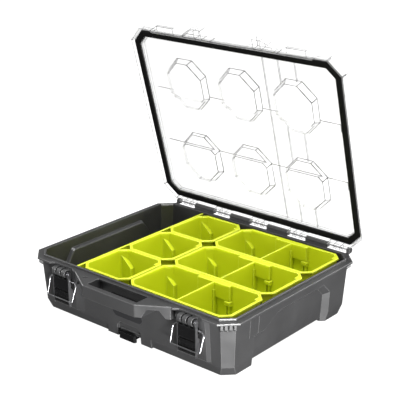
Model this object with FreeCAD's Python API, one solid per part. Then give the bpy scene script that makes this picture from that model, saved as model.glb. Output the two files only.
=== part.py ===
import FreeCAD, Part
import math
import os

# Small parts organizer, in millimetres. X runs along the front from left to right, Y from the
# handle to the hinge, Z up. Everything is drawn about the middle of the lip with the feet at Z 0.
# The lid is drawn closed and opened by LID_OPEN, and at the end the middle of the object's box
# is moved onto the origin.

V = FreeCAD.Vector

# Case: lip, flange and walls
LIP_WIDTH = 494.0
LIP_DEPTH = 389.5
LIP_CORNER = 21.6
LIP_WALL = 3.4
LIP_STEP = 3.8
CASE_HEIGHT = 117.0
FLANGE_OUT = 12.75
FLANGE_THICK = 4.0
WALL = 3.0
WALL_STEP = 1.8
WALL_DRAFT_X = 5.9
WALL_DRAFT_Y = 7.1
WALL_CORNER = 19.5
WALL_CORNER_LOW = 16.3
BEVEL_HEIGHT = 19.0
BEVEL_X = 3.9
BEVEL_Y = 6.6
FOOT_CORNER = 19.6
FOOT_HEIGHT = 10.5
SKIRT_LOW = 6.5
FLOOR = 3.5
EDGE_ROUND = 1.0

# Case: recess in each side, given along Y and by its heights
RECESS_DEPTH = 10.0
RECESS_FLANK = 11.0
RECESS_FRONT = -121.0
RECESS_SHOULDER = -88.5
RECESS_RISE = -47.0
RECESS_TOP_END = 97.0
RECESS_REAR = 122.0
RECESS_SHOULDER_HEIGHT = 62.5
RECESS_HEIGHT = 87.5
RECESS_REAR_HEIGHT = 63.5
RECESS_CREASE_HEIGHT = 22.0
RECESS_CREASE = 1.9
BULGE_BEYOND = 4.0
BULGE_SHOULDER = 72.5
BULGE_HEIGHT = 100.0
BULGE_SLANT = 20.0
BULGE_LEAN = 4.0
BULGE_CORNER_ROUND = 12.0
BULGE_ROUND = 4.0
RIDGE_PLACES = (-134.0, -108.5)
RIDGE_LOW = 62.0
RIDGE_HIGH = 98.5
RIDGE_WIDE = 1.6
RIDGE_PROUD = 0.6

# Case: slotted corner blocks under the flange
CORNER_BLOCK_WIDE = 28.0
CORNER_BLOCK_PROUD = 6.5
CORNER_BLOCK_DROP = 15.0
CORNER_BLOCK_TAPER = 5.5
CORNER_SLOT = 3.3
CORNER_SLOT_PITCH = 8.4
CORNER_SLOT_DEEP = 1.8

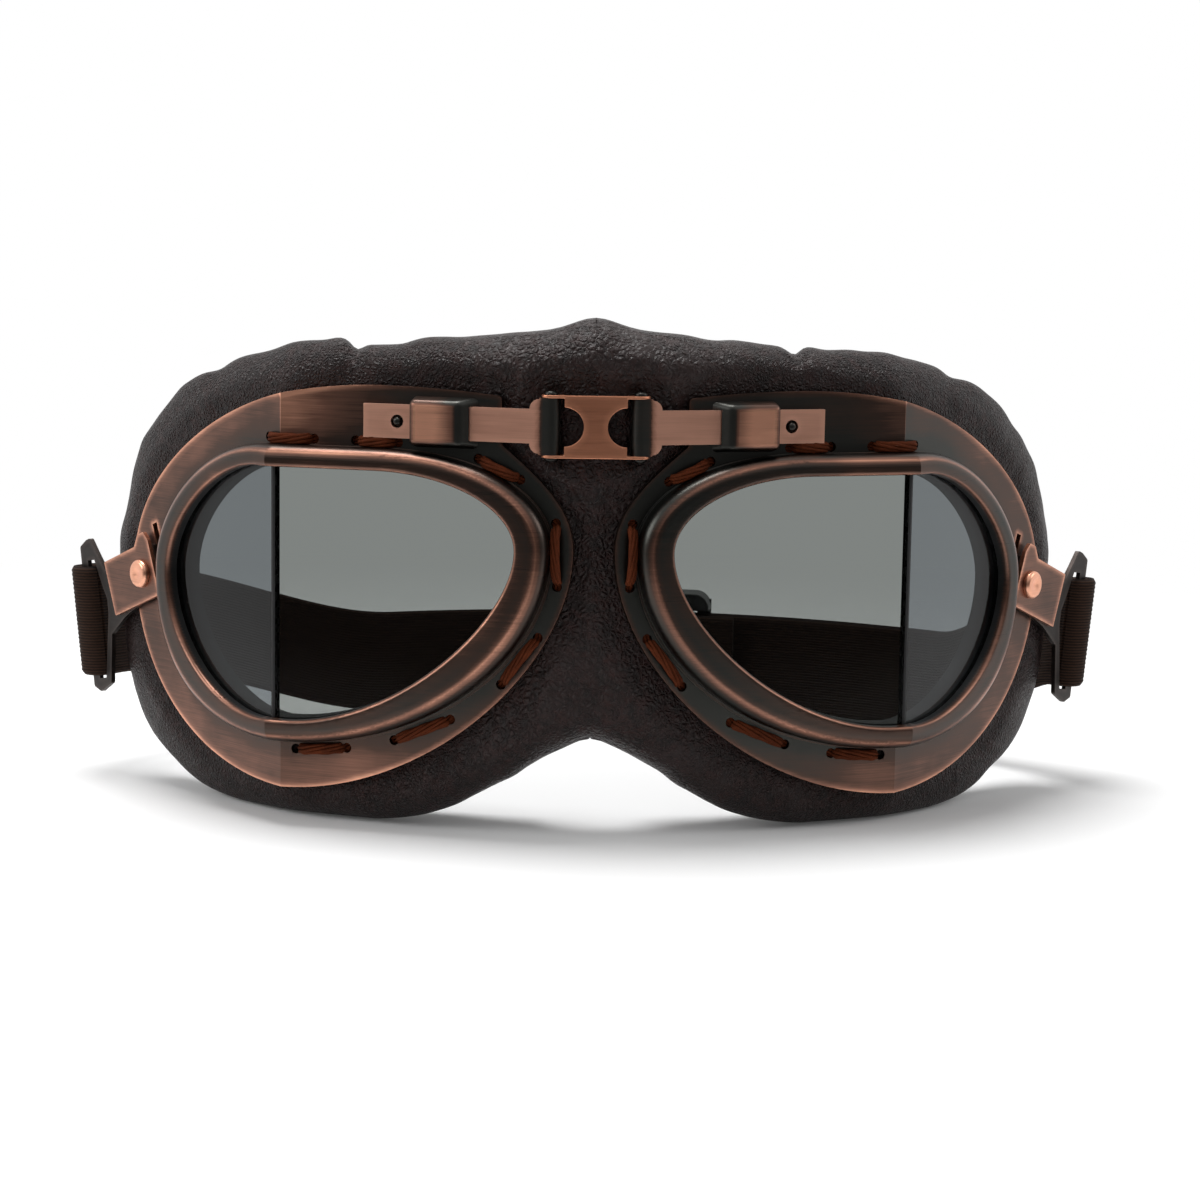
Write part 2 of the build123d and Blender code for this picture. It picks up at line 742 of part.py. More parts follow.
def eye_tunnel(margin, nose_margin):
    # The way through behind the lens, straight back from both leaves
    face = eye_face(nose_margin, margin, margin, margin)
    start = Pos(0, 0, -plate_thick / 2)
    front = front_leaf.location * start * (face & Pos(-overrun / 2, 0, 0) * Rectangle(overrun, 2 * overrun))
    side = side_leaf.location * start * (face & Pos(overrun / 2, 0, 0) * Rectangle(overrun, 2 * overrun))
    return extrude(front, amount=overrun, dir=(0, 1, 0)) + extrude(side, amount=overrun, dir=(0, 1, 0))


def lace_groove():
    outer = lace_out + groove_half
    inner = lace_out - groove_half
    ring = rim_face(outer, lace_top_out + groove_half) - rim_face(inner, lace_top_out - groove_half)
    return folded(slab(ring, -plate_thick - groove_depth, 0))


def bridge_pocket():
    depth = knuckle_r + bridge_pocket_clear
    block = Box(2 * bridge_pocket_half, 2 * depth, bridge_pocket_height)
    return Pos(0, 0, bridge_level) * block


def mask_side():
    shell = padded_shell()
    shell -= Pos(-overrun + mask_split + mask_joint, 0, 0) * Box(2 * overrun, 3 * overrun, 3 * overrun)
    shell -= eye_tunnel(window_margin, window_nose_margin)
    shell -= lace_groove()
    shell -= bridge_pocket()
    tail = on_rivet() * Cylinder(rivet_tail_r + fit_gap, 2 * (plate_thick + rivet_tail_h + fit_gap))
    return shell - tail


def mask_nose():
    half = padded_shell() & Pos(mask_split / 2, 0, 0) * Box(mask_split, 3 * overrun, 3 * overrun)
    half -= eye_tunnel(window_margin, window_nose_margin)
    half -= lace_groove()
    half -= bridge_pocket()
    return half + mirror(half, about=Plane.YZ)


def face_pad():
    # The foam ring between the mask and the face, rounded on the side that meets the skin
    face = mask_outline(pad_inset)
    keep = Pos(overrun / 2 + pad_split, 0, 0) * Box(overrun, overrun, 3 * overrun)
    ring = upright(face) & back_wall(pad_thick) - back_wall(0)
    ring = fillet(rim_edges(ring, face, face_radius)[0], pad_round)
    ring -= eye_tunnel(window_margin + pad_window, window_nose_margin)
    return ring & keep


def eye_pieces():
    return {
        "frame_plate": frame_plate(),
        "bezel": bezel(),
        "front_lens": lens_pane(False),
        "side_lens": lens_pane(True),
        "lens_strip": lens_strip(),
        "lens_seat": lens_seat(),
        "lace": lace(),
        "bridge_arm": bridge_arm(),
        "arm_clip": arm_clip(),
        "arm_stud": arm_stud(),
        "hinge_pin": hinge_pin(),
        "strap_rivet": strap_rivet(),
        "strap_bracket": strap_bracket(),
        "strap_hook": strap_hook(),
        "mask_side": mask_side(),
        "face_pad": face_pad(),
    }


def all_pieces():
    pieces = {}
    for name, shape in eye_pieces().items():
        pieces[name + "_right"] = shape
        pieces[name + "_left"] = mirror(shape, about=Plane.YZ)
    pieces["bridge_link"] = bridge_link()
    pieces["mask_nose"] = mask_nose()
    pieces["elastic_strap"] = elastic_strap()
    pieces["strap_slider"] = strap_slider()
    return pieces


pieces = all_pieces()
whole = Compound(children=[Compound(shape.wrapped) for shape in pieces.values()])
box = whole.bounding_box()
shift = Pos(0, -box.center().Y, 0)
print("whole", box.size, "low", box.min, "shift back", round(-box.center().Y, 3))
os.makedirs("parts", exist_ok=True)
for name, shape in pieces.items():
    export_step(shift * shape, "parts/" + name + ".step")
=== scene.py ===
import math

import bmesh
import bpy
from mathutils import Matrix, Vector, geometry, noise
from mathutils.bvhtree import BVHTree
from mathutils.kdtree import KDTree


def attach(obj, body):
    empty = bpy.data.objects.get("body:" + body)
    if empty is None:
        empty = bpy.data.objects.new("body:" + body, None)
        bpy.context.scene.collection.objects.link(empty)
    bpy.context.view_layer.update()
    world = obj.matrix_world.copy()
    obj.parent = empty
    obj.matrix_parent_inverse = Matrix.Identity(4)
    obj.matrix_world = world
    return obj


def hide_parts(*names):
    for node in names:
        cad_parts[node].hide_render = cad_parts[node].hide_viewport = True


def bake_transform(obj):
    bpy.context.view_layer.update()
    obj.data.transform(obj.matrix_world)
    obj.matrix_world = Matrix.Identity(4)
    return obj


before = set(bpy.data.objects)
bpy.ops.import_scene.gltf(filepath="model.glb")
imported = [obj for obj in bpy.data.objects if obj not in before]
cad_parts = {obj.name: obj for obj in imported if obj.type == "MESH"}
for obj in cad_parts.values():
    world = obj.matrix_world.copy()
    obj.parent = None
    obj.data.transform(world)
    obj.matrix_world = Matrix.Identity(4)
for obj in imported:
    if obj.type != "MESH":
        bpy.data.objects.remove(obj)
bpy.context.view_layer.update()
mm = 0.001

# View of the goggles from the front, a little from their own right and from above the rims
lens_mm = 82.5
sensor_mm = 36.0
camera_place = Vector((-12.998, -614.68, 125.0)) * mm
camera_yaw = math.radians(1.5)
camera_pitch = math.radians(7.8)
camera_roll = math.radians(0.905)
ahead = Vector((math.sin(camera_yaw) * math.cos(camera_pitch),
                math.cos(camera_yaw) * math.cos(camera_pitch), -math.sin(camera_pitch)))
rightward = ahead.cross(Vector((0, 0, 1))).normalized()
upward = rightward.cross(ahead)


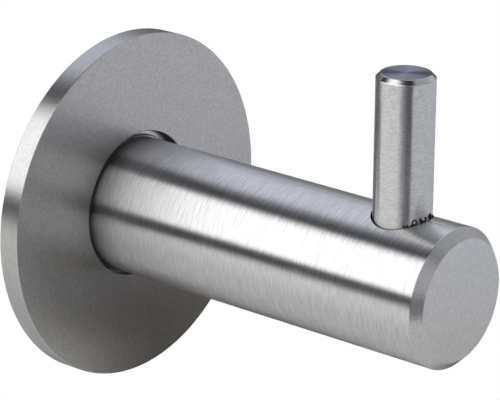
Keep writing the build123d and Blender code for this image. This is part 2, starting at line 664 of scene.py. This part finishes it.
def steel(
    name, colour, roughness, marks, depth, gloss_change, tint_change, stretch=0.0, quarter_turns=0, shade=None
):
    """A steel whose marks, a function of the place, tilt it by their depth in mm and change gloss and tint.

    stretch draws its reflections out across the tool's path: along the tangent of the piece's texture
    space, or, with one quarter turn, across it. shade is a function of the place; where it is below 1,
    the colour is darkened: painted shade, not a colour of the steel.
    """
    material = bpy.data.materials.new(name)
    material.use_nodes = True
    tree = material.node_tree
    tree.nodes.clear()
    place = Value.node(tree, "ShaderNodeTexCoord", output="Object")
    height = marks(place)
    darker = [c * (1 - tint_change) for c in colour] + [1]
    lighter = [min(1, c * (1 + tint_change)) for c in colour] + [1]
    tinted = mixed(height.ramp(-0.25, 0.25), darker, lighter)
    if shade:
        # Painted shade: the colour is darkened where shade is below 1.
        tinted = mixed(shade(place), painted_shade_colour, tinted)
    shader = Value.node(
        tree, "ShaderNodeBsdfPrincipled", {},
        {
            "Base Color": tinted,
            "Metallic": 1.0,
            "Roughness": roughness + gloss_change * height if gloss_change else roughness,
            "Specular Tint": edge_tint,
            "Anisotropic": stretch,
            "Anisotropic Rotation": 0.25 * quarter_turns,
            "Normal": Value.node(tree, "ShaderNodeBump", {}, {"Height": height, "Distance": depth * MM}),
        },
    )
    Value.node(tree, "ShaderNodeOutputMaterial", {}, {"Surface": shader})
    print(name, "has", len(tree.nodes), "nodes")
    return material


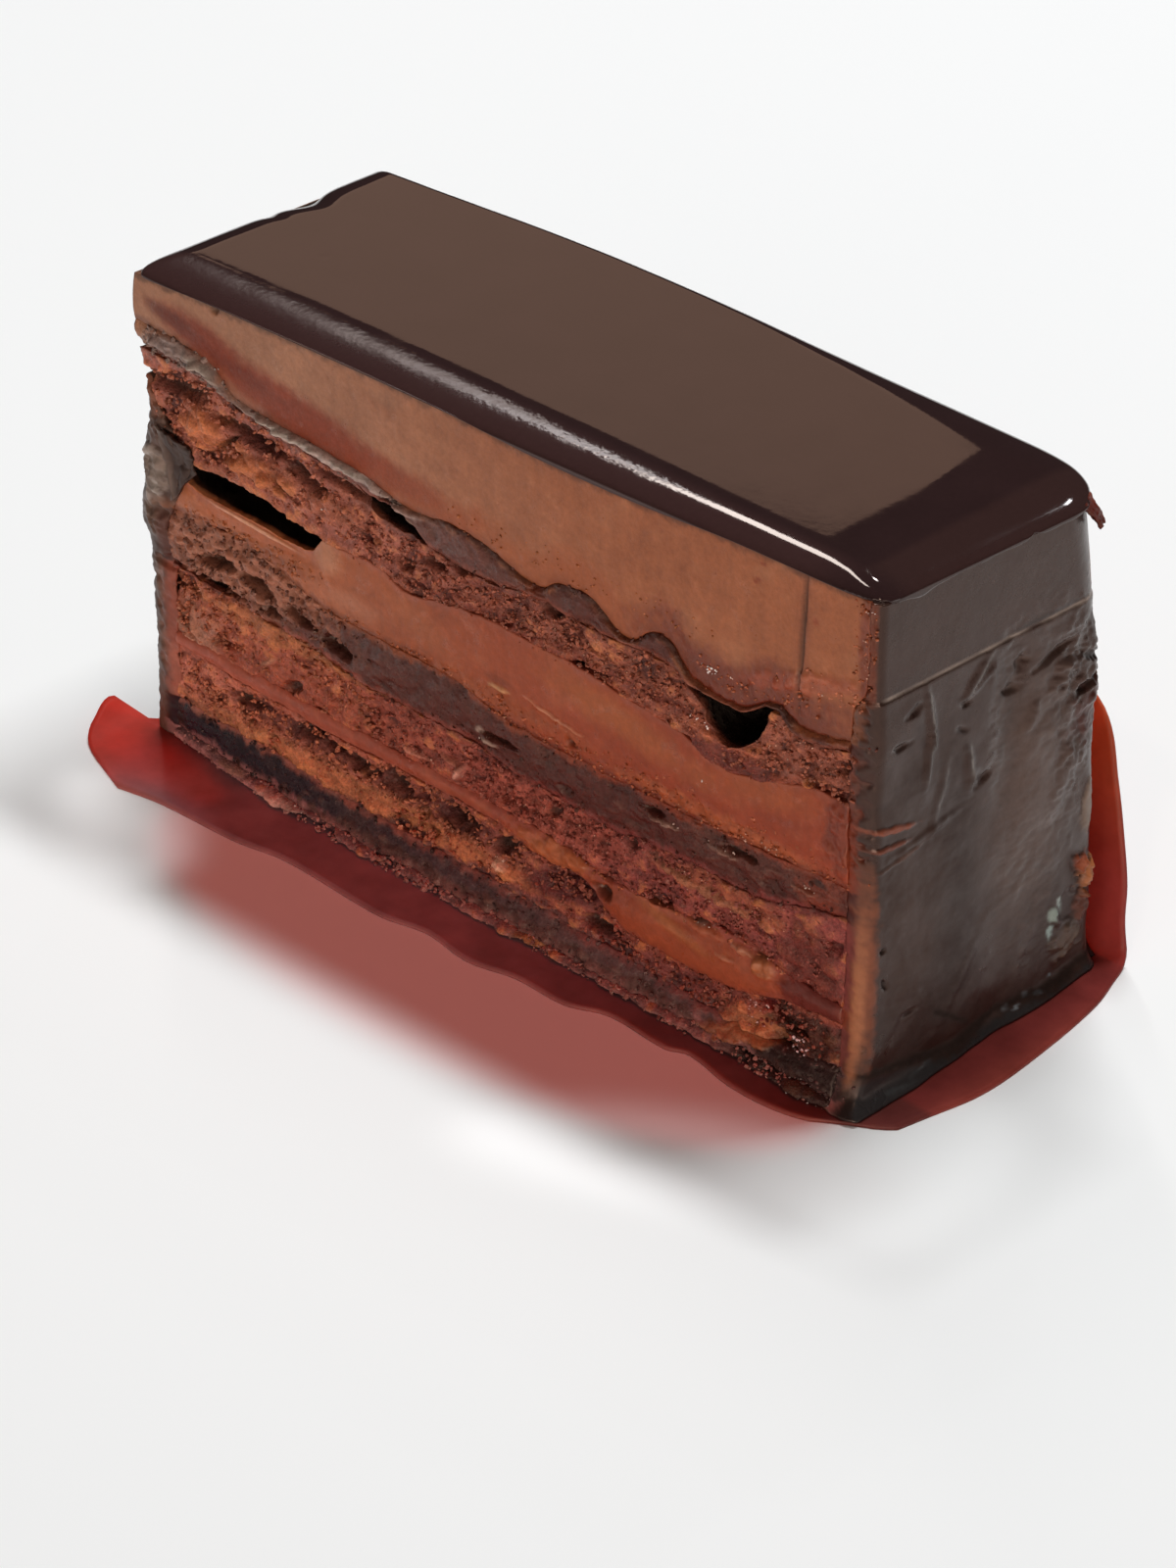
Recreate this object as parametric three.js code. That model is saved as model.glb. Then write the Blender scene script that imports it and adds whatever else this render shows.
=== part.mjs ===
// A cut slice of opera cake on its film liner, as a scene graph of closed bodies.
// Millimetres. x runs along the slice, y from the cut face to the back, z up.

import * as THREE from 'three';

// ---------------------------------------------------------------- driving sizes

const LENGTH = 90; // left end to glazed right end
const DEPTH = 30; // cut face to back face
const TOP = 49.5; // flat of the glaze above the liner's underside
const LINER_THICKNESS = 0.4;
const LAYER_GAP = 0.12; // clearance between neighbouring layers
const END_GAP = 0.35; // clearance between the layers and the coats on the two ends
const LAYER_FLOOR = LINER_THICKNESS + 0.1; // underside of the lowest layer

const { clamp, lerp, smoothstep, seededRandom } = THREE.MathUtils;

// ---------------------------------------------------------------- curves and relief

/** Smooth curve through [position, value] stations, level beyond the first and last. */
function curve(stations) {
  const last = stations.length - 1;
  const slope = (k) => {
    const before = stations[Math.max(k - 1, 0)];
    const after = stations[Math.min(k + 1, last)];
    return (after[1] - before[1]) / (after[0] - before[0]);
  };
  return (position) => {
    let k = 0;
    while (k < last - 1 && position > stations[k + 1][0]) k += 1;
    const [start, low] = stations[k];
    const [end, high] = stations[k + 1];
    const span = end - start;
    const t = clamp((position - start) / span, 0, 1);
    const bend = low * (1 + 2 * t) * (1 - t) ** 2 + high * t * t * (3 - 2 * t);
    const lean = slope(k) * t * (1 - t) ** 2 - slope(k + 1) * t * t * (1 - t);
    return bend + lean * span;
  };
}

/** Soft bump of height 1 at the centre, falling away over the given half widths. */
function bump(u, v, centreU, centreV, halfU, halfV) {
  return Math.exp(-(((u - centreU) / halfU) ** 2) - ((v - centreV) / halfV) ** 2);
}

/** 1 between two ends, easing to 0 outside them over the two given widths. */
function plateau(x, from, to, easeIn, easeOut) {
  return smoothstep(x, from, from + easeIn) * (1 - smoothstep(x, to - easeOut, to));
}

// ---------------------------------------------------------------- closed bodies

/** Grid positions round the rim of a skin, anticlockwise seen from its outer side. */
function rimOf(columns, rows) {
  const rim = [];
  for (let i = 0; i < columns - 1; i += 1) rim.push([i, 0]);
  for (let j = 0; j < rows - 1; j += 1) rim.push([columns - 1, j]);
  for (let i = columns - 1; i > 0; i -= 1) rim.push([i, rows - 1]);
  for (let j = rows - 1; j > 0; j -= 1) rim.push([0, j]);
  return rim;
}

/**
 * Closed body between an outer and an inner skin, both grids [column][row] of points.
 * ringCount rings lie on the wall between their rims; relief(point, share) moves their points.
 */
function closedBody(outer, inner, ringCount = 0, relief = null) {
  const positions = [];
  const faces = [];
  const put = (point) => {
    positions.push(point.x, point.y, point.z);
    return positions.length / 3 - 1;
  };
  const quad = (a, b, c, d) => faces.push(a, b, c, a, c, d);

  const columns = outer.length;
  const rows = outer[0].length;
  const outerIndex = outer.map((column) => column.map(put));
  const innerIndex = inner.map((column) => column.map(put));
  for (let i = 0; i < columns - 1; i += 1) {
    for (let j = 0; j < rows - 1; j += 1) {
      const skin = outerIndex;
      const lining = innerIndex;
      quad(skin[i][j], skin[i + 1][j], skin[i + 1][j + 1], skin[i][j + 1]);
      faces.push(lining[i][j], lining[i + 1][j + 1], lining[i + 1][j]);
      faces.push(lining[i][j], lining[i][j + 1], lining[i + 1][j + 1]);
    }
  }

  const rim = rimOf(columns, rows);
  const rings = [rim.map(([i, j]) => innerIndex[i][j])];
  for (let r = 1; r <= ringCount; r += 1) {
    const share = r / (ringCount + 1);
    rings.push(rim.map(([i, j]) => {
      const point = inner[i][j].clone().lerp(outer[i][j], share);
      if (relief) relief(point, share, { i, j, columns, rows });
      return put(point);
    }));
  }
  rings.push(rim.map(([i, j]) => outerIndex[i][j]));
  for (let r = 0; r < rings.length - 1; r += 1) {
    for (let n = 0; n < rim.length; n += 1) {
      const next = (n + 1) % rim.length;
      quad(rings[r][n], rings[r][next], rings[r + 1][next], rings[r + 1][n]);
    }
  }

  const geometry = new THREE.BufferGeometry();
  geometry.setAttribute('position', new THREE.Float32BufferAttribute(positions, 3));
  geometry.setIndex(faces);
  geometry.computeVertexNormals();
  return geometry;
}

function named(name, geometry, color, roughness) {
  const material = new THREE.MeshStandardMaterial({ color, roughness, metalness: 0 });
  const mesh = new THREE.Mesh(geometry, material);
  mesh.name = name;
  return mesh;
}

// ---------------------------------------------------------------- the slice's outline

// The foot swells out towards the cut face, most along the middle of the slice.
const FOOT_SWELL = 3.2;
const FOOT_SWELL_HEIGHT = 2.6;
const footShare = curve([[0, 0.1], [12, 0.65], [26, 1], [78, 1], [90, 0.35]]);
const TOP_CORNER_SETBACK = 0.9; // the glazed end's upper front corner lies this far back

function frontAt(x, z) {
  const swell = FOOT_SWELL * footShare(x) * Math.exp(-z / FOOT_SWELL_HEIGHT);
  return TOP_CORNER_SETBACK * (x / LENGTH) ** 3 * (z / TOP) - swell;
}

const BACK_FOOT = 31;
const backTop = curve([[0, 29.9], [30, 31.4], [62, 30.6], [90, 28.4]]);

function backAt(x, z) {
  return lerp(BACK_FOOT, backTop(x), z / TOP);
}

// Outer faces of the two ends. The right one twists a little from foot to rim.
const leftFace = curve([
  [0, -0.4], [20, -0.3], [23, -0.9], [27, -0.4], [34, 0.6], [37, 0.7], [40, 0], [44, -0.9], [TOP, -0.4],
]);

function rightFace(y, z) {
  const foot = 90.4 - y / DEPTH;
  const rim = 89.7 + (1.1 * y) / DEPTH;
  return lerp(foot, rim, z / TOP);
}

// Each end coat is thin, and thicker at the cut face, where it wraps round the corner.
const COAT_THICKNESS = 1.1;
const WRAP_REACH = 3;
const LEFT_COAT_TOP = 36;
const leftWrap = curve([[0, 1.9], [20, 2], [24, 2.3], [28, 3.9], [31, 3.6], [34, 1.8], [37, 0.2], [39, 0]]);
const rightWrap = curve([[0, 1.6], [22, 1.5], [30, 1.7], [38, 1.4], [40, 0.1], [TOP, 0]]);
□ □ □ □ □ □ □
# Given instruction
From the records above, give again exactly the lines running from the line with "pieces = all_pieces()" to the line with "bpy.data.objects.remove(obj)", inclusive.

# Written solution
pieces = all_pieces()
whole = Compound(children=[Compound(shape.wrapped) for shape in pieces.values()])
box = whole.bounding_box()
shift = Pos(0, -box.center().Y, 0)
print("whole", box.size, "low", box.min, "shift back", round(-box.center().Y, 3))
os.makedirs("parts", exist_ok=True)
for name, shape in pieces.items():
    export_step(shift * shape, "parts/" + name + ".step")
=== scene.py ===
import math

import bmesh
import bpy
from mathutils import Matrix, Vector, geometry, noise
from mathutils.bvhtree import BVHTree
from mathutils.kdtree import KDTree


def attach(obj, body):
    empty = bpy.data.objects.get("body:" + body)
    if empty is None:
        empty = bpy.data.objects.new("body:" + body, None)
        bpy.context.scene.collection.objects.link(empty)
    bpy.context.view_layer.update()
    world = obj.matrix_world.copy()
    obj.parent = empty
    obj.matrix_parent_inverse = Matrix.Identity(4)
    obj.matrix_world = world
    return obj


def hide_parts(*names):
    for node in names:
        cad_parts[node].hide_render = cad_parts[node].hide_viewport = True


def bake_transform(obj):
    bpy.context.view_layer.update()
    obj.data.transform(obj.matrix_world)
    obj.matrix_world = Matrix.Identity(4)
    return obj


before = set(bpy.data.objects)
bpy.ops.import_scene.gltf(filepath="model.glb")
imported = [obj for obj in bpy.data.objects if obj not in before]
cad_parts = {obj.name: obj for obj in imported if obj.type == "MESH"}
for obj in cad_parts.values():
    world = obj.matrix_world.copy()
    obj.parent = None
    obj.data.transform(world)
    obj.matrix_world = Matrix.Identity(4)
for obj in imported:
    if obj.type != "MESH":
        bpy.data.objects.remove(obj)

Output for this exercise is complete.